It’s difficult not to carry bitterness after years of lies, isolation, disappointment, and neglect. Even when progress finally begins to happen—when you start to see the changes you’ve prayed for over countless sleepless nights—your trauma-fogged mind doesn’t immediately celebrate. Instead, it whispers, What if this doesn’t last? What if this all falls apart again?
Before long, those whispers become screams. Don’t trust it. Don’t believe it. You’re going to suffer again.
It’s a fight-or-flight response that every wife living alongside PTSD understands. It’s that familiar feeling of being pulled back into the darkness just when you thought you had finally found your footing. You try so hard to climb out of the hole, only to find yourself peering back over the edge, waiting for the ground to give way beneath you again.
The truth is, that kind of bitterness doesn’t simply disappear when happiness or healing begins to emerge. It lingers quietly in the background, like a shadow waiting for the perfect opportunity to remind you why you built walls around your heart in the first place.

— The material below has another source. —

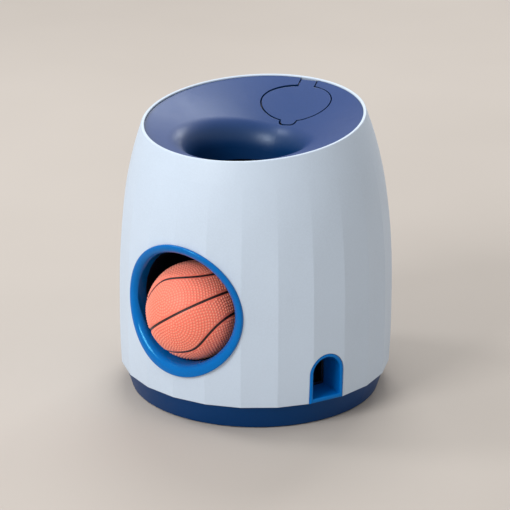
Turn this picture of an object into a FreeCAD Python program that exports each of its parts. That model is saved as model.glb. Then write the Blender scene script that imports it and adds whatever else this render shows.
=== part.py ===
import FreeCAD, Part
import math
import os
import re
import Sketcher
from FreeCAD import Placement, Rotation, Vector

# Dog puzzle toy: a ball dropped in the funnel falls down a bent duct, trips a paddle and rolls
# out of the round outlet, and the paddle turns a drum that lets treats down to the arched outlet.
# The origin is the centre of the footprint on the floor, +Z is up, the ball comes out towards -Y
# and the treats come out towards +X. Lengths are in millimetres and angles in degrees.

os.makedirs("parts", exist_ok=True)
doc = FreeCAD.newDocument("dog_puzzle_toy")

# Driving sizes
SIZES = {
    # outer shell
    "belly_radius": 85.0,
    "belly_height": 45.0,
    "foot_draw": 0.8,
    "shoulder_draw": 19.3,
    "shoulder_height": 180.0,
    "shoulder_power": 2.83,
    "facet_count": 24,
    "facet_turn": 2.1,
    "facets_flat_to": 95.0,
    "facets_gone_at": 150.0,
    "shell_wall": 2.0,
    "rim_height": 173.7,
    "rim_tilt": 6.82,
    "rim_rounding": 0.6,
    # base tray and its rubber ring
    "base_height": 16.0,
    "base_top_radius": 82.4,
    "base_floor_radius": 77.6,
    "base_lift": 0.8,
    "tray_underside": 3.0,
    "tray_floor": 2.2,
    "tray_skirt": 2.4,
    "lip_height": 5.0,
    "lip_wall": 1.8,
    "lip_gap": 0.35,
    "ring_inner_radius": 67.5,
    "ring_outer_radius": 73.5,
    "ring_keeper": 1.4,
    # funnel
    "throat_radius": 32.5,
    "throat_place": -13.5,
    "throat_foot_height": 138.0,
    "dish_edge_drop": 0.8,
    "dish_slope": 20.0,
    "dish_tilt": 10.7,
    "dish_place": 11.9,
    "roll_over": 18.0,
    "funnel_wall": 2.2,
    "funnel_gap": 0.2,
    "ledge_height": 148.0,
    "ledge_thickness": 2.5,
    "ledge_depth": 3.0,
    "column_radius": 4.0,
    "column_circle": 60.0,
    "screw_radius": 1.6,
    "screw_head": 3.0,
    "screw_head_depth": 1.8,
    "small_screw_radius": 1.2,
    "boss_radius": 3.2,
    # treat lid
    "lid_half_width": 23.0,
    "lid_half_depth": 15.4,
    "lid_place": 45.1,
    "lid_side": 0.1,
    "lid_turn": 9.0,
    "lid_gap": 0.9,
    "lid_back_gap": 0.5,
    "lid_thickness": 1.8,
    "tab_width": 10.2,
    "tab_reach": 3.4,
    "tab_side": 0.4,
    "tab_rounding": 3.2,
    "tongue_width": 10.5,
    "tongue_gap": 0.9,
    "tongue_side": 0.9,
    "tongue_tail": 3.3,
    "tail_gap": 0.2,
    "lid_bevel": 1.2,
    "lid_bevel_rise": 1.2,
    "lid_pin_radius": 0.8,
    "lid_knuckle_radius": 1.5,
    "lid_pin_from_wall": 3.4,
    "lid_lug": 2.4,
    # ball and its duct
    "ball_radius": 30.0,
    "ball_wall": 3.5,
    "ball_place": -65.0,
    "ball_gap": 0.3,
    "seam_radius": 0.6,
    "seam_spread": 53.0,
    "ball_yaw": -88.0,
    "ball_pitch": -8.9,
    "ball_roll": 124.9,
    "duct_radius": 35.5,
    "duct_wall": 1.8,
    "duct_height": 72.3,
    "duct_bend": 34.0,
    "duct_top": 146.0,
    "duct_end": 66.5,
    "slot_width": 22.0,
    "slot_bottom": 60.0,
    "slot_top": 116.0,
    "foot_place": 12.0,
    "foot_size": 8.0,
    "foot_back": 48.0,
    # round ball outlet
    "bezel_radius": 41.0,
    "bezel_proud": 1.6,
    "socket_wall": 1.8,
    "socket_depth": 8.0,
    "socket_gap": 0.2,
    "sill_rise": 1.7,
    "mouth_rounding": 4.2,
    "bezel_rounding": 0.9,
    "sill_place": 75.0,
    # arched treat outlet
    "outlet_turn": 25.5,
    "outlet_width": 23.4,
    "outlet_height": 30.3,
    "outlet_rim": 2.3,
    "outlet_sill": 2.8,
    "outlet_inner_end": 62.0,
    "outlet_face": 84.4,
    "outlet_gap": 0.15,
    "outlet_reveal": 1.1,
    # trigger, drum and axle
    "axle_place": 44.0,
    "axle_height": 96.0,
    "axle_radius": 2.0,
    "axle_play": 0.05,
    "paddle_reach": 38.3,
    "paddle_width": 18.0,
    "paddle_thickness": 3.0,
    "paddle_rest": 20.0,
    "hub_radius": 6.0,
    "drum_radius": 15.0,
    "drum_start": 12.0,
    "drum_width": 26.0,
    "pocket_angle": 60.0,
    "pocket_place": 100.0,
    "pocket_floor": 5.0,
    "pocket_cheek": 2.0,
    "spring_wire": 0.35,
    "spring_radius": 3.4,
    "spring_pitch": 1.2,
    "spring_turns": 3,
    "spring_place": -13.6,
    "spring_leg": 8.0,
    "clip_gap": 0.2,
    "clip_thickness": 0.8,
    "clip_radius": 4.2,
    # bearing frame
    "cheek_thickness": 3.0,
    "left_cheek": 17.5,
    "right_cheek": 41.0,
    "cheek_front": 37.5,
    "cheek_back": 58.0,
    "cheek_head": 9.0,
    "frame_plate": 3.0,
    "frame_web": 2.5,
    "bush_radius": 4.0,
    "bush_flange_radius": 5.5,
    "bush_flange": 1.0,
    # hopper
    "hopper_wall": 1.6,
    "hopper_place": 44.0,
    "hopper_half_width": 18.0,
    "hopper_half_depth": 10.5,
    "hopper_shoulder": 150.0,
    "flange_place": 42.2,
    "flange_half_width": 26.6,
    "flange_half_depth": 15.4,
    "flange_thickness": 1.9,
    "ear_place": 30.4,
    "ear_along": 40.0,
    "ear_height": 159.0,
    "ear_thickness": 2.5,
    "spout_top": 118.0,
    "spout_bottom": 104.0,
    "spout_front": 33.6,
    "spout_back": 49.8,
    "drum_gap": 0.5,
    # treat chute
    "chute_wall": 1.4,
    "chute_top": 80.0,
    "chute_left": 13.0,
    "chute_right": 39.8,
    "chute_front": 18.6,
    "chute_back": 39.4,
    "chute_end": 66.0,
    "chute_end_bottom": 19.0,
    "chute_end_top": 36.0,
    "chute_gap": 0.3,
    "chute_nose": 5.0,
    "leg_across": 42.0,
    "leg_along": 2.0,
    "leg_size": 8.0,
}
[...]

It waits for one bad day, one harsh word, one familiar pattern, hoping to convince you that nothing has really changed after all.
Because when you’ve lived in survival mode for so long, joy itself can feel unsafe.

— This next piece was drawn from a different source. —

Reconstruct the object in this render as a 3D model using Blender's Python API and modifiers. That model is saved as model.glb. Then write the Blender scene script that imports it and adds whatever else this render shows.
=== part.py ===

At the end of the day, the feelings of happiness, romance, love, being wanted, being needed, and finally being seen can sometimes feel like a mask you’re simply waiting to slip off. You’re bracing yourself for the moment when the only reality you’ve ever truly known comes rushing back. The bitterness you’ve held onto wasn’t always hatred—it was protection. It was armor. It was the emergency plan you kept hidden away because some part of you refused to trust that restoration could actually be real.
Trauma leaves wounds that do not always bleed where others can see them. They remain open beneath the surface, quietly whispering that you’ll never be enough, that you’re not safe, and that hope is dangerous.
But perhaps the greatest act of faith isn’t pretending those wounds don’t exist. Perhaps it’s choosing, one day at a time, to believe that God can heal the places we’ve spent years trying to protect ourselves from feeling.